--- START Data shown ---

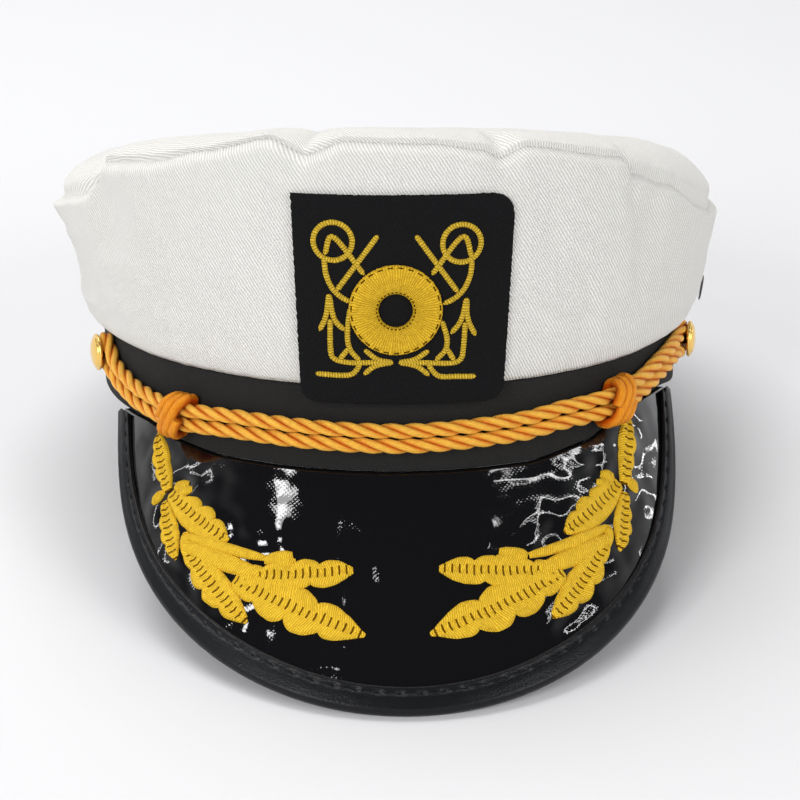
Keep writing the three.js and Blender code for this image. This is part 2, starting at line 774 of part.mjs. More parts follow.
function asGeometry(solid) {
  const mesh = solid.getMesh();
  const geometry = new THREE.BufferGeometry();
  geometry.setAttribute('position', new THREE.Float32BufferAttribute(mesh.vertProperties, 3));
  geometry.setIndex(Array.from(mesh.triVerts));
  geometry.computeVertexNormals();
  return geometry;
}

function sprayGeometry(side) {
  return asGeometry(wasm.Manifold.union(LEAF_ROWS.map((row) => asManifold(leafStrip(row, side)))));
}

// How far the hat tips back: far enough for the peak's edge and the back of the band to lie level.
function lowest(geometry, tilt) {
  const position = geometry.getAttribute('position');
  let low = Infinity;
  for (let i = 0; i < position.count; i += 1) {
    low = Math.min(low, position.getZ(i) * Math.cos(tilt) - position.getY(i) * Math.sin(tilt));
  }
  return low;
}

const headband = headbandGeometry();
const binding = bindingGeometry();

function restTilt() {
  let low = 0;
  let high = rad(30);
  for (let i = 0; i < 40; i += 1) {
    const middle = 0.5 * (low + high);
    if (lowest(binding, middle) < lowest(headband, middle)) low = middle;
    else high = middle;
  }
  return 0.5 * (low + high);
}

const TILT = restTilt();
const FLOOR = lowest(headband, TILT) + REST_SINK;

// Cloth that rests on the floor is pressed flat where it lies.
function settled(geometry) {
  const up = new THREE.Vector3(0, -Math.sin(TILT), Math.cos(TILT));
  const position = geometry.getAttribute('position');
  const point = new THREE.Vector3();
  for (let i = 0; i < position.count; i += 1) {
    point.fromBufferAttribute(position, i);
    const below = FLOOR - point.dot(up);
    if (below > 0) point.addScaledVector(up, below);
    position.setXYZ(i, point.x, point.y, point.z);
  }
  geometry.computeVertexNormals();
  return geometry;
}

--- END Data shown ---

**Task details:**
Give an exact repetition of all the material.

**Expected output:**
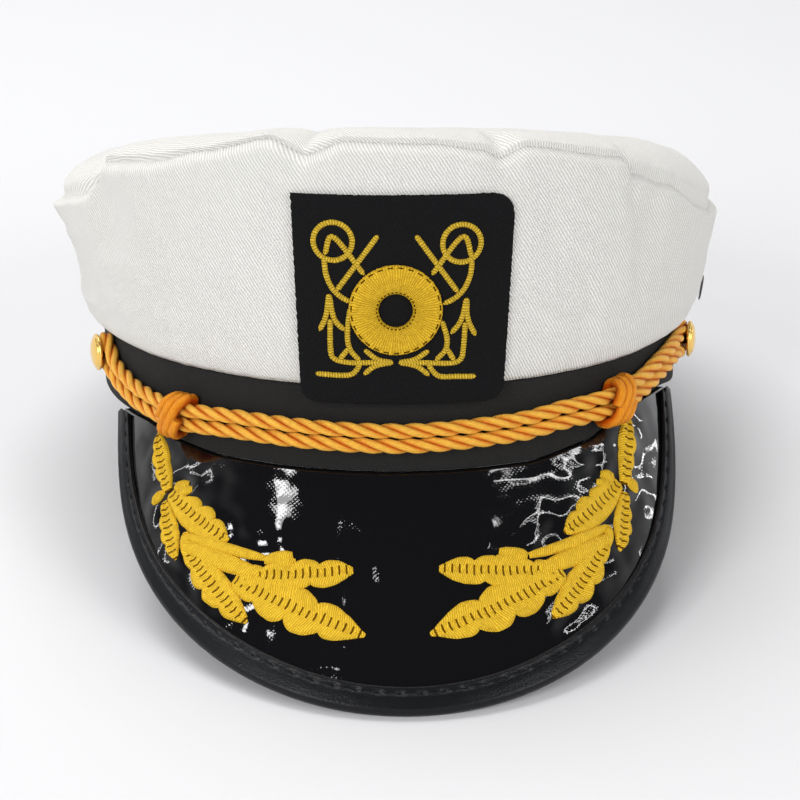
Keep writing the three.js and Blender code for this image. This is part 2, starting at line 774 of part.mjs. More parts follow.
function asGeometry(solid) {
  const mesh = solid.getMesh();
  const geometry = new THREE.BufferGeometry();
  geometry.setAttribute('position', new THREE.Float32BufferAttribute(mesh.vertProperties, 3));
  geometry.setIndex(Array.from(mesh.triVerts));
  geometry.computeVertexNormals();
  return geometry;
}

function sprayGeometry(side) {
  return asGeometry(wasm.Manifold.union(LEAF_ROWS.map((row) => asManifold(leafStrip(row, side)))));
}

// How far the hat tips back: far enough for the peak's edge and the back of the band to lie level.
function lowest(geometry, tilt) {
  const position = geometry.getAttribute('position');
  let low = Infinity;
  for (let i = 0; i < position.count; i += 1) {
    low = Math.min(low, position.getZ(i) * Math.cos(tilt) - position.getY(i) * Math.sin(tilt));
  }
  return low;
}

const headband = headbandGeometry();
const binding = bindingGeometry();

function restTilt() {
  let low = 0;
  let high = rad(30);
  for (let i = 0; i < 40; i += 1) {
    const middle = 0.5 * (low + high);
    if (lowest(binding, middle) < lowest(headband, middle)) low = middle;
    else high = middle;
  }
  return 0.5 * (low + high);
}

const TILT = restTilt();
const FLOOR = lowest(headband, TILT) + REST_SINK;

// Cloth that rests on the floor is pressed flat where it lies.
function settled(geometry) {
  const up = new THREE.Vector3(0, -Math.sin(TILT), Math.cos(TILT));
  const position = geometry.getAttribute('position');
  const point = new THREE.Vector3();
  for (let i = 0; i < position.count; i += 1) {
    point.fromBufferAttribute(position, i);
    const below = FLOOR - point.dot(up);
    if (below > 0) point.addScaledVector(up, below);
    position.setXYZ(i, point.x, point.y, point.z);
  }
  geometry.computeVertexNormals();
  return geometry;
}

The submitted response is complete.